Eu quero terminar esse desabafo positiva e com uma mensagem legal, mas também, por que eu deveria? Eu ainda me sinto uma merda às vezes, e o objetivo não é passar uma mensagem para os outros, eu falei que não dá pra tirar conclusões do que eu digo.

Mas aí, eu pensei em algumas coisas: por que eu deveria me destacar? Por que eu quero ser única, singular? Para ganhar atenção?
Por que eu preciso casar e ter filhos? Eu vivi sem isso por 19 anos, qual a necessidade agora? Então se eu ganhar um diploma, uma casa, doar um milhão pra caridade, nada disso valeu porque não casei, então não fui amada, não fui alguém que vale a pena ser amada? Não posso ser amiga?!

Eu tenho medo do ano que vem porque eu tenho medo de continuar do jeito que eu estou esse ano. Ou piorar. Eu quero valer nesse mundo pra alguma coisa. Não quero me sentir uma peça avulsa.

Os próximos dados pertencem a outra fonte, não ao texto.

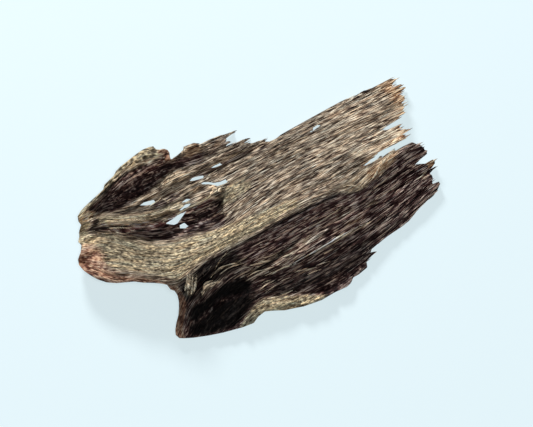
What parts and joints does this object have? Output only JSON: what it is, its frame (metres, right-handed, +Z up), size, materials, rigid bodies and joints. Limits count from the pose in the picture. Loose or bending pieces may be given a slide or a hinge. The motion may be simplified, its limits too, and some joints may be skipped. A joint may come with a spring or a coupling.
{
  "type": "agarwood piece",
  "caption": "Torn and weathered piece of agarwood: a thin fibrous sheet folded along its grain, with splintered ends and slots, lying hollow side down on a surface.",
  "frame": {"origin": "Middle of the bounding box in X and Y, on the surface that the piece rests on.", "axes": "+X runs along the grain towards the splintered ends, +Y across the grain towards the pale plate's edge, and +Z up from the surface that the piece rests on."},
  "size_m": [0.14, 0.085, 0.0189],
  "materials": {
    "wood": "rough"
  },
  "bodies": {
    "root": {"agarwood_piece": "wood"}
  },
  "joints": []
}
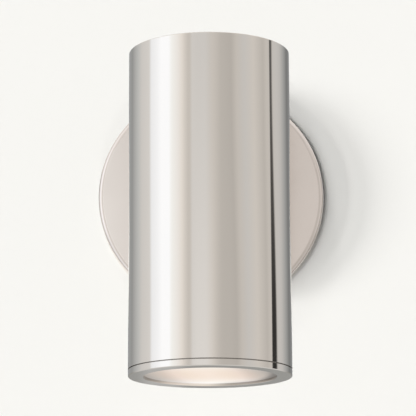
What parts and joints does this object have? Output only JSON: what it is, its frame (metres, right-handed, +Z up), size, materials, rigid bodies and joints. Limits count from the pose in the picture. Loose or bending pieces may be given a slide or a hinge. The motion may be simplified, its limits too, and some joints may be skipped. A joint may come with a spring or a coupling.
{
  "type": "tube wall light",
  "caption": "Polished nickel tube wall light: a closed cylinder on a round backplate, with a frosted lens in a screw-in ring at its lower end.",
  "frame": {"origin": "the middle of the backplate in the plane of the wall, midway between the crossbar's two slots", "axes": "+Z up along the cylinder, +Y into the wall, +X to the right of someone who faces the light"},
  "size_m": [0.1308, 0.1244, 0.1827],
  "materials": {
    "nickel": "polished",
    "plated_steel": "satin",
    "green_screw": "gloss",
    "tinned_copper": "satin",
    "bushing_plastic": "matte",
    "holder_ceramic": "matte",
    "live_insulation": "satin",
    "neutral_insulation": "satin",
    "ground_insulation": "satin",
    "lamp_shell": "satin",
    "lamp_base_plastic": "satin",
    "pin_metal": "polished",
    "lamp_window_plastic": "frosted",
    "frosted_glass": "frosted",
    "silicone": "matte",
    "spring_steel": "satin"
  },
  "bodies": {
    "fixture": {"wall_plate": "nickel", "crossbar": "plated_steel", "rim_screws": "nickel", "ground_screw": "green_screw", "ground_terminals": "tinned_copper", "stem": "nickel", "nipple": "plated_steel", "nipple_bushings": "bushing_plastic", "nipple_washers": "plated_steel", "nipple_nuts": "plated_steel", "inner_saddle": "plated_steel", "tube": "nickel", "top_cap": "nickel", "lamp_bracket": "plated_steel", "bracket_screw": "plated_steel", "bracket_nut": "plated_steel", "lampholder_body": "holder_ceramic", "lampholder_contacts": "tinned_copper", "lampholder_screws": "plated_steel", "lampholder_nuts": "plated_steel", "live_lead": "live_insulation", "neutral_lead": "neutral_insulation", "ground_lead": "ground_insulation"},
    "lamp": {"lamp_body": "lamp_shell", "lamp_window": "lamp_window_plastic", "lamp_base": "lamp_base_plastic", "lamp_pins": "pin_metal"},
    "lens_carrier": {"lens": "frosted_glass", "lens_gasket": "silicone"},
    "ring": {"trim_ring": "nickel", "snap_ring": "spring_steel"}
  },
  "joints": [
    {"name": "lens_drop", "type": "slide", "parent": "fixture", "child": "lens_carrier", "axis": [0, 0, -1], "range_m": [0, 0.0076]},
    {"name": "ring_turn", "type": "hinge", "parent": "lens_carrier", "child": "ring", "pos_m": [0, -0.08, -0.1153], "axis": [0, 0, -1], "range_deg": [0, 1800]},
    {"name": "lamp_twist", "type": "hinge", "parent": "fixture", "child": "lamp", "pos_m": [0, -0.08, -0.052], "axis": [0, 0, -1], "range_deg": [0, 45]}
  ],
  "couplings": [
    {"joint": "lens_drop", "follows": "ring_turn", "m_per_rad": 0.00023873}
  ]
}
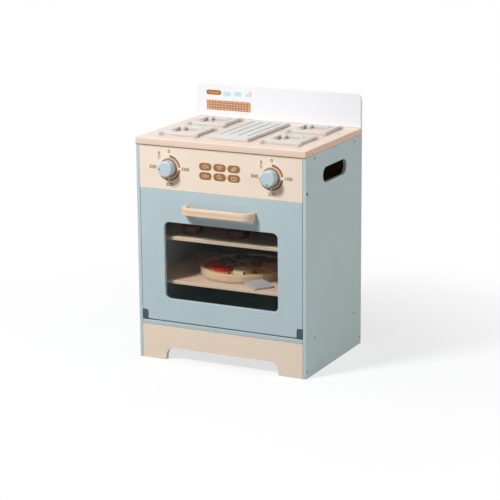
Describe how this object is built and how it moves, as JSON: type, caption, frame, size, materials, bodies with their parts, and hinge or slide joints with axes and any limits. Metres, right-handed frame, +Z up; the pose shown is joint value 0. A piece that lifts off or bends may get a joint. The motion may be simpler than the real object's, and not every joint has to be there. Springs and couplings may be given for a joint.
{
  "type": "toy oven",
  "caption": "Wooden toy oven with a drop-down windowed door, turning knobs, shelves, a hob with grates, a splashback and loose play food.",
  "frame": {"origin": "on the floor under the middle of the whole toy, the door handle included", "axes": "+Z up, front faces -Y, +X to the right seen from the front"},
  "size_m": [0.4, 0.32, 0.5646],
  "materials": {
    "side_paint": "satin grey-blue paint",
    "door_paint": "satin pale blue paint",
    "front_paint": "clear satin lacquer on pale wood",
    "pine": "clear satin lacquer",
    "splash_paint": null,
    "grate_paint": "satin pale grey paint",
    "shelf_wood": "sealed pale board",
    "hardboard": "bare hardboard",
    "pane": "clear sheet",
    "slate_plastic": "fine moulded texture",
    "steel": "zinc plated",
    "knob_paint": "satin light blue paint",
    "washer_plastic": "moulded nylon",
    "tray_metal": "satin grey",
    "server_paint": "satin grey paint",
    "dough": "painted as baked dough and toppings",
    "chocolate": "painted dark brown"
  },
  "bodies": {
    "root": {"side_panel_left": "side_paint", "side_panel_right": "side_paint", "bottom_panel": "door_paint", "control_panel": "front_paint", "plinth_front": "front_paint", "plinth_rear": "front_paint", "worktop": "pine", "top_rail_front": "pine", "top_rail_rear": "pine", "door_stop_left": "pine", "door_stop_right": "pine", "splashback": "splash_paint", "griddle": "grate_paint", "burner_front_left": "grate_paint", "burner_front_right": "grate_paint", "burner_rear_left": "grate_paint", "burner_rear_right": "grate_paint", "shelf_upper": "shelf_wood", "shelf_lower": "shelf_wood", "back_panel": "hardboard", "magnet_catch": "slate_plastic", "bolt_top_front_left": "steel", "bolt_top_rear_left": "steel", "bolt_panel_left": "steel", "bolt_bottom_front_left": "steel", "bolt_bottom_rear_left": "steel", "bolt_plinth_front_left": "steel", "bolt_plinth_rear_left": "steel", "bolt_top_front_right": "steel", "bolt_top_rear_right": "steel", "bolt_panel_right": "steel", "bolt_bottom_front_right": "steel", "bolt_bottom_rear_right": "steel", "bolt_plinth_front_right": "steel", "bolt_plinth_rear_right": "steel", "knob_washer_left": "washer_plastic", "knob_washer_right": "washer_plastic"},
    "door": {"door_panel": "door_paint", "door_window": "pane", "door_handle": "pine", "handle_bolt_left": "steel", "handle_bolt_right": "steel", "hinge_block_left": "slate_plastic", "hinge_block_right": "slate_plastic", "strike_plate": "steel"},
    "knob_left": {"knob_left": "knob_paint", "knob_bolt_left": "steel"},
    "knob_right": {"knob_right": "knob_paint", "knob_bolt_right": "steel"},
    "tray": {"pizza_tray": "tray_metal"},
    "slice_1": {"pizza_slice_1": "dough"},
    "slice_2": {"pizza_slice_2": "dough"},
    "slice_3": {"pizza_slice_3": "dough"},
    "slice_4": {"pizza_slice_4": "dough"},
    "server": {"pizza_server": "server_paint"},
    "muffin_left": {"muffin_left": "chocolate"},
    "muffin_right": {"muffin_right": "chocolate"}
  },
  "joints": [
    {"name": "door_hinge", "type": "hinge", "parent": "root", "child": "door", "pos_m": [0, -0.127, 0.0965], "axis": [1, 0, 0], "range_deg": [0, 90]},
    {"name": "knob_left_turn", "type": "hinge", "parent": "root", "child": "knob_left", "pos_m": [-0.1205, -0.132, 0.4273], "axis": [0, 1, 0], "continuous": true},
    {"name": "knob_right_turn", "type": "hinge", "parent": "root", "child": "knob_right", "pos_m": [0.1205, -0.132, 0.4273], "axis": [0, 1, 0], "continuous": true},
    {"name": "tray_lift", "type": "slide", "parent": "root", "child": "tray", "axis": [0, 0, 1], "range_m": [0, 0.03]},
    {"name": "slice_1_lift", "type": "slide", "parent": "tray", "child": "slice_1", "axis": [0, 0, 1], "range_m": [0, 0.025]},
    {"name": "slice_2_lift", "type": "slide", "parent": "tray", "child": "slice_2", "axis": [0, 0, 1], "range_m": [0, 0.025]},
    {"name": "slice_3_lift", "type": "slide", "parent": "tray", "child": "slice_3", "axis": [0, 0, 1], "range_m": [0, 0.025]},
    {"name": "slice_4_lift", "type": "slide", "parent": "tray", "child": "slice_4", "axis": [0, 0, 1], "range_m": [0, 0.025]},
    {"name": "server_lift", "type": "slide", "parent": "tray", "child": "server", "axis": [0, 0, 1], "range_m": [0, 0.025]},
    {"name": "muffin_left_lift", "type": "slide", "parent": "root", "child": "muffin_left", "axis": [0, 0, 1], "range_m": [0, 0.05]},
    {"name": "muffin_right_lift", "type": "slide", "parent": "root", "child": "muffin_right", "axis": [0, 0, 1], "range_m": [0, 0.05]}
  ]
}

Eu lembro que eu também fazia uma lista de coisas que eu não gostava em mim, em dias em que eu me sentia mal, e confesso que até hoje, há algo de prazeroso em mergulhar na minha melancolia, me sentir um caso perdido e não querer melhorar nunca.

Próximo ano eu vou por planos baixos, porque minhas asas não alcançam as montanhas, quem sabe um dia chegarão lá. De acordo com a Lara Nesteruk, o Ícaro de Carvalho, o Ítalo Marsili, o Paulo Muzy, a Miss Laura, a Mila Marsili, o Melquisedec, a Mariana Brito, eu sou conformista, e não estou me esforçando.

Eu sei disso. Mas eu quero voar baixo, porque não cair no chão ano que vem já tá de bom tamanho. Eu só desejo prosperar, mesmo que devagarzinho, e conseguir paz no coração. Sem me preocupar com corpo, namorado, filhos, amigos, sonhos, metas ou futuro. Voltar a gostar de mim.

Eu estou planejando uma história nova. Pela primeira vez, eu desejo estudar a gramática, o enredo, fazer uma pesquisa, e fazer de maneira séria. Se Deus quiser, um pedaço vai sair ano que vem e talvez até esteja pronta. Isso é algo pra se sonhar também.